Second, it is simply false to say that Scholastic explanations in terms of final causality necessarily reduced to empty appeals to an inscrutable divine will. For Thomists, anyway, to discover the end toward which something is directed is to discover something about its nature or essence, something which could not have been otherwise. If things did not have the causal powers they do in fact have, they simply would not be the things they are. We are not in the position of saying (for example) that eyeballs are for seeing only because God arbitrarily decided to make them for seeing, as if he could have made them instead for digesting food or for flying. Such pseudo-explanatory appeals to sheer divine fiat might be the logical outcome of the nominalist rejection of universals and essences, but they were no part of the Thomistic view of divine creation.
Finally, as Della Rocca points out, to complain that we do not know what God’s purposes are would not (even if it were generally true) be to show that he does not have any purposes, and thus it does nothing to show that there are no final causes.
All told, then, Spinoza’s arguments against final causes are about as good as those of the other early modern philosophers – that is to say, not good at all.
III. Implications of abandoning final causes
Where Spinoza does have something plausible to say about final causes is in his discussion of what would follow from abandoning them. Lurking in the background of his discussion here is the objection his critics would raise against his pantheism to the effect that Deus sive Natura would seem less than perfect if the evil and ugliness we see in the world around us were thought to follow necessarily from his nature. Spinoza answers that our ordinary conceptions of good and evil, order and disorder, beauty and ugliness derive from belief in final causes, so that if the latter is abandoned so too must the former be abandoned. And when that is done, we will see that we have no basis for describing anything that follows necessarily from Deus sive Natura as evil, ugly, etc. Such judgments reflect only our parochial concern with ourselves, rather than an informed understanding of our (relatively trivial) place in the larger scheme of things.

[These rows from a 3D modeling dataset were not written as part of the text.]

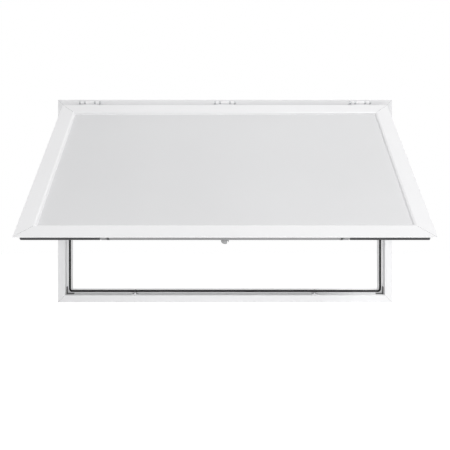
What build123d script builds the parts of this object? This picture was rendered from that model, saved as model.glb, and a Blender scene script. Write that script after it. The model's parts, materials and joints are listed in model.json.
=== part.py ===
from build123d import *
import os
from math import cos, hypot, radians, sin

os.makedirs("parts", exist_ok=True)

# A top-hung serving window for a kiosk or trailer wall: an aluminium frame with a lapping flange
# and a solid awning door, shown propped open.
# Sizes are in millimetres. X runs along the window, +Y goes into the wall and +Z is up.
# The origin lies on the back of the sill's flange, where it meets the wall, midway along it.

# Frame section
frame_w = 1524.0
frame_h = 924.0
flange_lap = 30.0          # part of the flange that laps the wall
flange_t = 3.0
face_step = 2.0            # flat front face beyond the sleeve's outer side
rebate_depth = 34.0        # from the front face back to the seat
rebate_draft = 5.0         # how far the rebate's wall leans inwards
seat_w = 14.0
rib_h = 5.0                # rib between the rebate's wall and the seal
rib_clear = 0.5            # rib to the seal
sleeve_depth = 69.0        # behind the face of the wall
frame_wall = 2.0
chamber_min = 1.2          # narrow end of the chamber
flange_round = 1.2
rebate_round = 1.5

# Screws through the sleeve into the wall's studs
screw_hole_d = 5.0
jamb_screw_inset = 242.0   # from the frame's ends
rail_screw_inner = 522.0   # inner pair on the head and sill, from the frame's sides
rail_screw_outer = 142.0   # outer pair

# Seal on the seat
seal_w = 9.0
seal_t = 7.0
seal_round = 2.2
seal_corner = 14.0

# Gussets in the rebate's corners
gusset_leg = 32.0
gusset_depth = 13.0
gusset_t = 2.0

# Fine grooves along the mitred corners
nick_w = 0.7
nick_depth = 0.35

# Door section, measured inwards from the edge and back from the front
door_side_inset = 27.0     # frame's edge to the door's edge, at the sides and the bottom
door_top_inset = 31.0
door_air = 5.0             # between the door's flange and the frame's face
door_t = 28.0
door_flange_t = 2.0
door_flange_w = 16.0
rail_face = 58.0
rail_box = 34.0            # width of the hollow box behind the face
rail_wall = 2.0
lip_run = (6.0, 10.0)      # bevelled lip, inwards
lip_drop = (3.0, 10.0)     # bevelled lip, back
lip_t = 2.5
lip_back = ((-1.0, 2.5), (4.2, 4.8))   # back of the lip, from the end of the flat face
back_lip = 14.0
back_lip_t = 2.5
edge_round = 1.0
face_round = 2.5
panel_gap = 0.5
skin_t = 1.2

# Groove along the underside of the door
groove_w = 8.0
groove_depth = 7.0
groove_back = 2.0          # wall between the groove and the door's back
strip_w = 14.5
strip_proud = 1.3
strip_end = 19.0           # from the door's side
strip_clear = 0.3

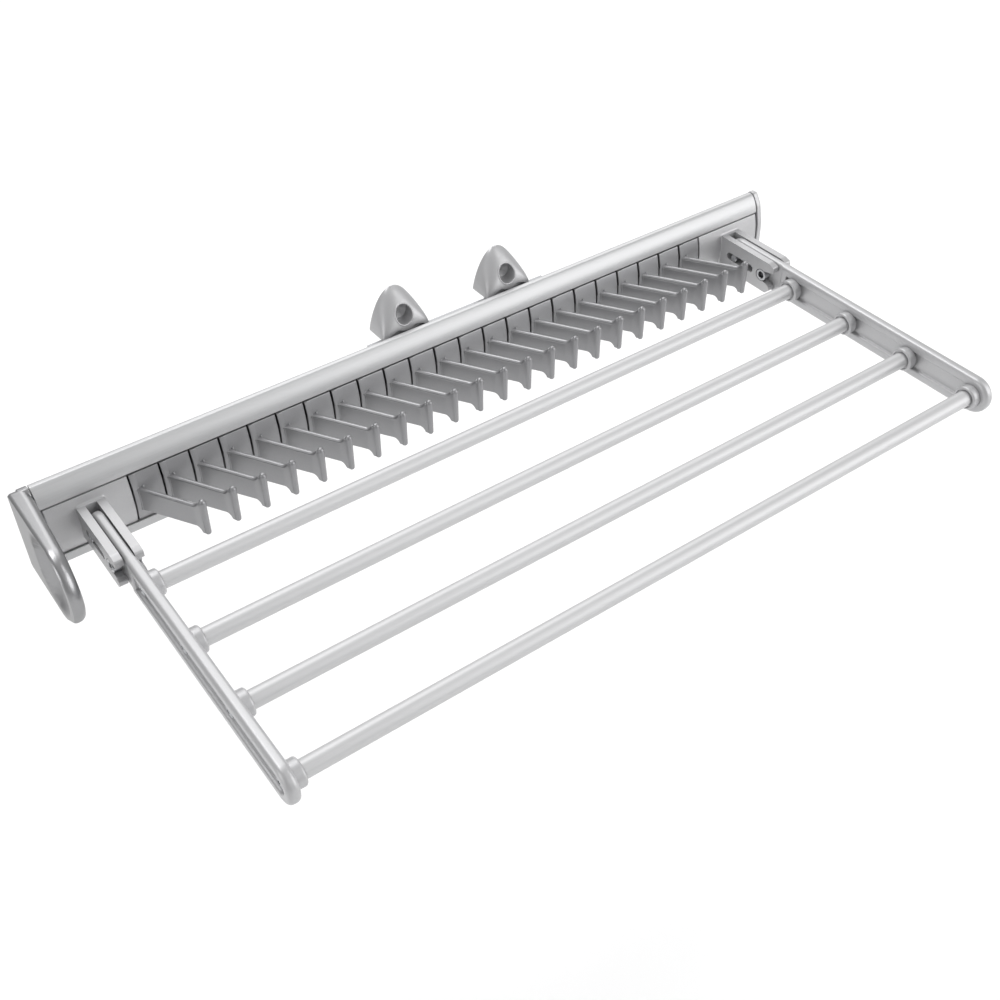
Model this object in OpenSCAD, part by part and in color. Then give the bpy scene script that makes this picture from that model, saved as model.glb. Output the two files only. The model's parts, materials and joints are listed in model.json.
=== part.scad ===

Here at last, I would say, Spinoza is right: Our ordinary conceptions of good and evil, order and disorder, beauty and ugliness – and indeed, any conception of these things – cannot survive the abandonment of final causes. And absolutely nothing that human beings might either suffer or perpetrate can consistently be judged evil, ugly, or disordered in their absence. That is precisely why the world has grown progressively uglier, more disordered, and more evil and irrational the more thoroughly it has assimilated the anti-teleological worldview of Spinoza and the other moderns.